[Dataset excerpt]

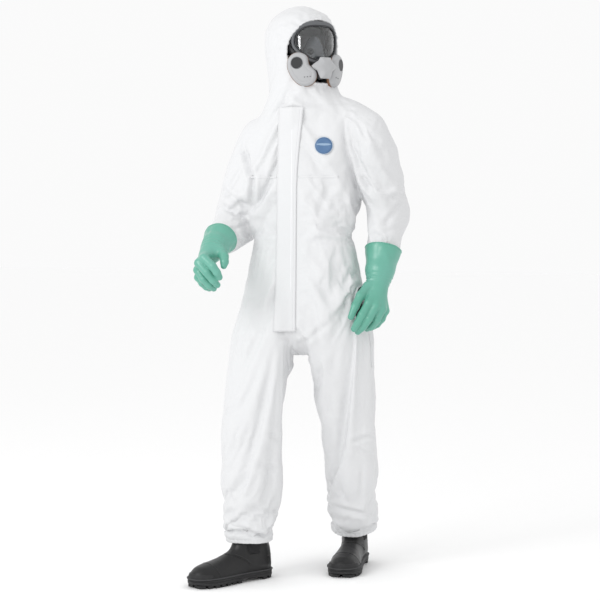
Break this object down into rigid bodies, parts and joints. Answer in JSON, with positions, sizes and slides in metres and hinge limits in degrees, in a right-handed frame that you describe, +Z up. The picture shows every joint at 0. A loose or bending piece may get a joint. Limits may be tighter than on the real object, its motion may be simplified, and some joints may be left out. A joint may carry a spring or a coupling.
{
  "type": "chemical protective suit",
  "caption": "Hooded white protective coverall with storm flap, full-face twin-filter respirator, gauntlet gloves and safety boots, hollow, standing as worn.",
  "frame": {"origin": "on the ground, under the middle of the suit's bounding box", "axes": "+Z up; the suit's front faces -Y; the wearer's left is +X"},
  "size_m": [0.5962, 0.6214, 1.82],
  "materials": {
    "cloth": "matt laminated nonwoven",
    "elastic": "gathered elastic",
    "lens": "clear polycarbonate",
    "frame": "satin",
    "rubber": "matt moulded",
    "nose": "satin silicone",
    "valve": "matt",
    "shell": "satin",
    "zip": "satin nylon",
    "badge": "matt sticker",
    "glove": "satin nitrile",
    "leather": "semi-matt",
    "steel": "plain",
    "insole": "felt",
    "sole": "moulded",
    "gore": "woven elastic"
  },
  "bodies": {
    "torso": {"front_panel_left": "cloth", "front_panel_right": "cloth", "back_panel": "cloth", "waist_elastic": "elastic", "crotch_gusset": "cloth", "zip_tape": "zip", "zip_chain": "zip", "chest_badge": "badge"},
    "flap": {"storm_flap": "cloth"},
    "slider": {"zip_slider": "zip"},
    "puller": {"zip_puller": "zip"},
    "head": {"hood": "cloth", "face_elastic": "elastic", "visor_lens": "lens", "lens_frame": "frame", "face_seal": "rubber", "nose_cup": "nose", "inhalation_valve_right": "valve", "inhalation_valve_left": "valve", "exhalation_housing": "rubber", "exhalation_cover": "shell", "filter_mount_right": "rubber", "filter_mount_left": "rubber", "buckle_right": "valve", "buckle_left": "valve", "head_strap": "rubber"},
    "filter_right": {"filter_right": "shell"},
    "filter_left": {"filter_left": "shell"},
    "valve": {"exhalation_valve": "valve"},
    "upper_arm_right": {"upper_sleeve_right": "cloth"},
    "forearm_right": {"forearm_sleeve_right": "cloth", "wrist_elastic_right": "elastic", "glove_gauntlet_right": "glove"},
    "hand_right": {"glove_hand_right": "glove"},
    "thigh_right": {"thigh_right": "cloth"},
    "shin_right": {"shin_right": "cloth", "ankle_elastic_right": "elastic"},
    "foot_right": {"boot_upper_right": "leather", "toe_cap_right": "steel", "insole_right": "insole", "outsole_right": "sole", "gore_outer_right": "gore", "gore_inner_right": "gore"},
    "upper_arm_left": {"upper_sleeve_left": "cloth"},
    "forearm_left": {"forearm_sleeve_left": "cloth", "wrist_elastic_left": "elastic", "glove_gauntlet_left": "glove"},
    "hand_left": {"glove_hand_left": "glove"},
    "thigh_left": {"thigh_left": "cloth"},
    "shin_left": {"shin_left": "cloth", "ankle_elastic_left": "elastic"},
    "foot_left": {"boot_upper_left": "leather", "toe_cap_left": "steel", "insole_left": "insole", "outsole_left": "sole", "gore_outer_left": "gore", "gore_inner_left": "gore"}
  },
  "joints": [
    {"name": "neck_turn", "type": "hinge", "parent": "torso", "child": "head", "pos_m": [-0.01588, 0.02829, 1.512], "axis": [0, 0, 1], "range_deg": [-80, 15]},
    {"name": "shoulder_right", "type": "hinge", "parent": "torso", "child": "upper_arm_right", "pos_m": [-0.22789, 0.03229, 1.425], "axis": [1, 0, 0], "range_deg": [-30, 1]},
    {"name": "elbow_right", "type": "hinge", "parent": "upper_arm_right", "child": "forearm_right", "pos_m": [-0.23988, 0.00428, 1.15], "axis": [-0.997, -0.0596, 0.0496], "range_deg": [-35, 50]},
    {"name": "wrist_right", "type": "hinge", "parent": "forearm_right", "child": "hand_right", "pos_m": [-0.23189, -0.22171, 1.039], "axis": [0.923, -0.3809, 0.0551], "range_deg": [-25, 25]},
    {"name": "hip_right", "type": "hinge", "parent": "torso", "child": "thigh_right", "pos_m": [-0.11288, 0.03229, 0.905], "axis": [1, 0, 0], "range_deg": [-6, 20]},
    {"name": "knee_right", "type": "hinge", "parent": "thigh_right", "child": "shin_right", "pos_m": [-0.16789, -0.08071, 0.483], "axis": [1, 0, 0], "range_deg": [-3, 60]},
    {"name": "ankle_right", "type": "hinge", "parent": "shin_right", "child": "foot_right", "pos_m": [-0.15288, -0.09671, 0.1], "axis": [1, 0, 0], "range_deg": [-8, 8]},
    {"name": "shoulder_left", "type": "hinge", "parent": "torso", "child": "upper_arm_left", "pos_m": [0.19612, 0.03229, 1.425], "axis": [1, 0, 0], "range_deg": [-25, 20]},
    {"name": "elbow_left", "type": "hinge", "parent": "upper_arm_left", "child": "forearm_left", "pos_m": [0.24011, 0.13628, 1.192], "axis": [-0.9717, 0.2202, -0.0852], "range_deg": [-45, 50]},
    {"name": "wrist_left", "type": "hinge", "parent": "forearm_left", "child": "hand_left", "pos_m": [0.23611, 0.02029, 0.938], "axis": [-0.5316, -0.7071, 0.4663], "range_deg": [-10, 25]},
    {"name": "hip_left", "type": "hinge", "parent": "torso", "child": "thigh_left", "pos_m": [0.08112, 0.03229, 0.905], "axis": [1, 0, 0], "range_deg": [-20, 8]},
    {"name": "knee_left", "type": "hinge", "parent": "thigh_left", "child": "shin_left", "pos_m": [0.09612, 0.13428, 0.48], "axis": [1, 0, 0], "range_deg": [-3, 60]},
    {"name": "ankle_left", "type": "hinge", "parent": "shin_left", "child": "foot_left", "pos_m": [0.08911, 0.23528, 0.1], "axis": [1, 0, 0], "range_deg": [-8, 8]},
    {"name": "flap_open", "type": "hinge", "parent": "torso", "child": "flap", "pos_m": [-0.06989, -0.08861, 1.1], "axis": [0, -0.0232, -0.9997], "range_deg": [0, 110]},
    {"name": "zip_travel", "type": "slide", "parent": "torso", "child": "slider", "axis": [0, -0.0232, -0.9997], "range_m": [0, 0.56]},
    {"name": "puller_swing", "type": "hinge", "parent": "slider", "child": "puller", "pos_m": [-0.01588, -0.08105, 1.4849], "axis": [-1, 0, 0], "range_deg": [0, 60]},
    {"name": "filter_twist_right", "type": "hinge", "parent": "head", "child": "filter_right", "pos_m": [0.00964, -0.05281, 1.61], "axis": [0.2756, -0.9613, 0], "range_deg": [0, 10]},
    {"name": "filter_twist_left", "type": "hinge", "parent": "head", "child": "filter_left", "pos_m": [0.06898, 0.02314, 1.61], "axis": [0.9994, -0.0349, 0], "range_deg": [-10, 0]},
    {"name": "exhalation_lift", "type": "slide", "parent": "head", "child": "valve", "axis": [0.788, -0.6157, 0], "range_m": [0, 0.002], "stiffness_N_per_m": 20}
  ]
}
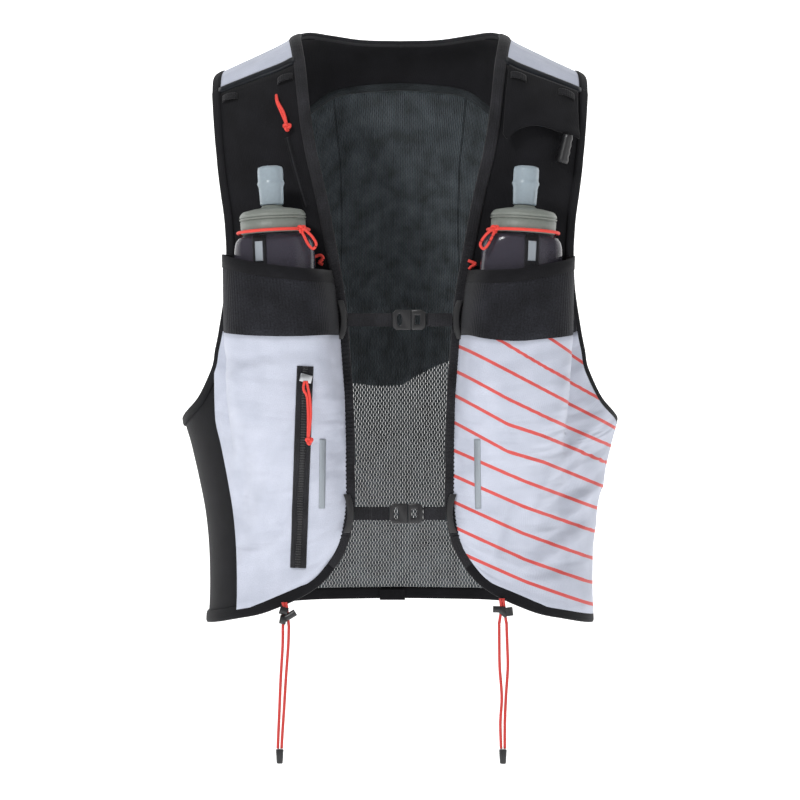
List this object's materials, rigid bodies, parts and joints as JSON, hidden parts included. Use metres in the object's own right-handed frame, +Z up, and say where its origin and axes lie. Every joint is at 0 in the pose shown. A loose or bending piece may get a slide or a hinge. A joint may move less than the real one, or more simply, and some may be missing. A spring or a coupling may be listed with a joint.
{
  "type": "running hydration vest with two soft flasks",
  "caption": "Sleeveless running vest in stretch cloth and net with chest flask holsters, white pockets, sternum straps and hem drawcords, in its worn form.",
  "frame": {"origin": "midway between the shoulders, at the height where the vest hangs on them", "axes": "+Z up along the body, -Y towards the front opening, +X towards the wearer's left"},
  "size_m": [0.3358, 0.2607, 0.5585],
  "materials": {
    "stretch_cloth": "matt black knitted stretch cloth",
    "white_cloth": "light woven ripstop cloth",
    "webbing": "woven black tape",
    "satin_band": "dark satin tape",
    "net": "black warp-knitted net",
    "moulded_plastic": "moulded black acetal",
    "flask_film": "clear smoky film",
    "flask_cap": "moulded grey polypropylene",
    "valve_silicone": "milky silicone",
    "red_cord": "braided red cord",
    "zinc": "plated zinc casting",
    "reflective": "grey reflective film"
  },
  "bodies": {
    "root": {"front_panel_right": "stretch_cloth", "front_panel_left": "stretch_cloth", "holster_right": "stretch_cloth", "holster_left": "stretch_cloth", "side_panel_right": "stretch_cloth", "side_panel_left": "stretch_cloth", "back_yoke": "stretch_cloth", "back_pocket": "stretch_cloth", "shoulder_flap": "stretch_cloth", "hem_tab": "stretch_cloth", "hem_binding": "stretch_cloth", "armhole_binding_right": "stretch_cloth", "armhole_binding_left": "stretch_cloth", "chest_panel_right": "white_cloth", "chest_panel_left": "white_cloth", "shoulder_cap_right": "white_cloth", "shoulder_cap_left": "white_cloth", "front_binding_right": "webbing", "front_binding_left": "webbing", "webbing_upper_right": "webbing", "webbing_upper_left": "webbing", "webbing_lower_right": "webbing", "webbing_lower_left": "webbing", "zip_tape": "webbing", "shoulder_band_right": "satin_band", "shoulder_band_left": "satin_band", "back_net": "net", "back_piping": "net", "hook_upper_right": "moulded_plastic", "hook_upper_left": "moulded_plastic", "hook_lower_right": "moulded_plastic", "hook_lower_left": "moulded_plastic", "buckle_upper_female": "moulded_plastic", "buckle_upper_male": "moulded_plastic", "buckle_lower_female": "moulded_plastic", "buckle_lower_male": "moulded_plastic", "cord_lock_right": "moulded_plastic", "cord_lock_left": "moulded_plastic", "cord_tip_right": "moulded_plastic", "cord_tip_left": "moulded_plastic", "whistle": "moulded_plastic", "flask_right": "flask_film", "flask_left": "flask_film", "flask_cap_right": "flask_cap", "flask_cap_left": "flask_cap", "bite_valve_right": "valve_silicone", "bite_valve_left": "valve_silicone", "flask_cord_right": "red_cord", "flask_cord_left": "red_cord", "drawcord_right_a": "red_cord", "drawcord_right_b": "red_cord", "drawcord_left_a": "red_cord", "drawcord_left_b": "red_cord", "zip_slider": "zinc", "reflective_strip_right": "reflective", "reflective_strip_left": "reflective"}
  },
  "joints": []
}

- **What you are asked to do**
Where a line contains "parts", copy that line.

- **The completed task**
Break this object down into rigid bodies, parts and joints. Answer in JSON, with positions, sizes and slides in metres and hinge limits in degrees, in a right-handed frame that you describe, +Z up. The picture shows every joint at 0. A loose or bending piece may get a joint. Limits may be tighter than on the real object, its motion may be simplified, and some joints may be left out. A joint may carry a spring or a coupling.
List this object's materials, rigid bodies, parts and joints as JSON, hidden parts included. Use metres in the object's own right-handed frame, +Z up, and say where its origin and axes lie. Every joint is at 0 in the pose shown. A loose or bending piece may get a slide or a hinge. A joint may move less than the real one, or more simply, and some may be missing. A spring or a coupling may be listed with a joint.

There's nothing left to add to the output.